Liputan6.com, Jakarta Wakil Ketua Panitia Khusus (Pansus) Revisi Undang-Undang Pemberantasan Tindak Pidana Terorisme, Mayor Jendral TNI (Purn) Supiadin Aries Saputra, mengatakan masuknya unsur TNI dalam pemberantasan terorisme bukan berarti mengambil alih penegakan hukum yang selama ini dilakukan Polri.
"Tapi bersinergi. Ada saatnya polisi di depan, TNI mem-back up, bukan membantu tapi mem-back up karena TNI sudah punya tugas sendiri. Ada kalanya TNI di depan, Polri mem-back up," kata Supiadin saat ditemui di Gedung Nusantara II DPR RI, Senayan, Jakarta, (Senin, 29/5/2017).
Supiadin menilai, selama ini kesulitan TNI untuk melakukan tugas non-perang karena terhambat belum adanya Peraturan Pemerintah (PP) yang khusus mengatur hal tersebut. PP ini, menurut Supiadin, harus dari pihak Kementerian Pertahanan yang membuat peraturannya dan mengajukannya ke Presiden.
Advertisement
"Sampai sekarang kesulitan TNI itu dari 14 tugas non-perang itu belum ada satu pun PP-nya. Siapa yang buat PP? Ya pemerintah," jelas Supiadin.
PP tersebut nantinya mengatur lebih rinci mengenai pasal-pasal yang ada di dalam perundangan terorisme.

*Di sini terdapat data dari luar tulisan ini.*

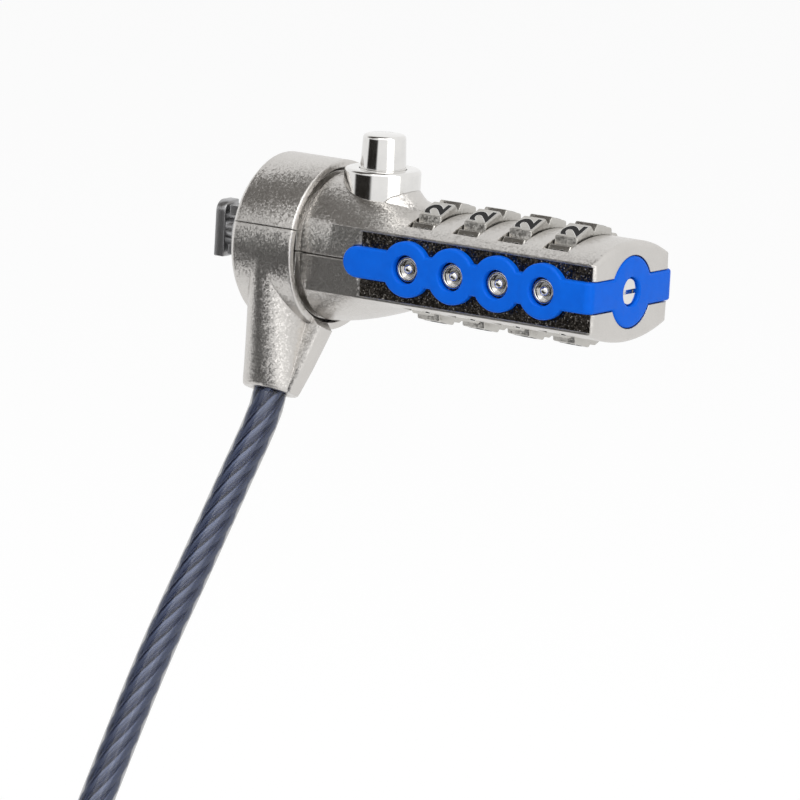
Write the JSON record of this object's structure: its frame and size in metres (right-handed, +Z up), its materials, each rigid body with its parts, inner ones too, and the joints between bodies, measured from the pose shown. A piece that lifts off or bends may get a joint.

"Contoh misalnya tentang kasus pidananya. Kalau pidana itu sudah diatur dalam KUHP maka tidak mungkin di UU Terorisme kita bikin pidana sendiri sehingga terjadi over lap, tidak mungkin," mantan Pangda Udayana ini menjelaskan.
Sementara itu anggota Pansus Revisi UU Terorisme dari fraksi PPP, Arsul Sani menilai mayoritas fraksi di DPR setuju untuk menegaskan peran TNI dalam Undang-undang Terorisme yang baru nanti.
"Saya kira begini, semua fraksi sepakat bahwa peran TNI kita tegaskan. Hanya kemudian rumusan norma yang harus kita rumuskan lagi. Karena sesuai usulan pemerintah, peran TNI hanya melakukan perbantuan kepada polisi dalam penanggulangan terorisme," kata Arsul.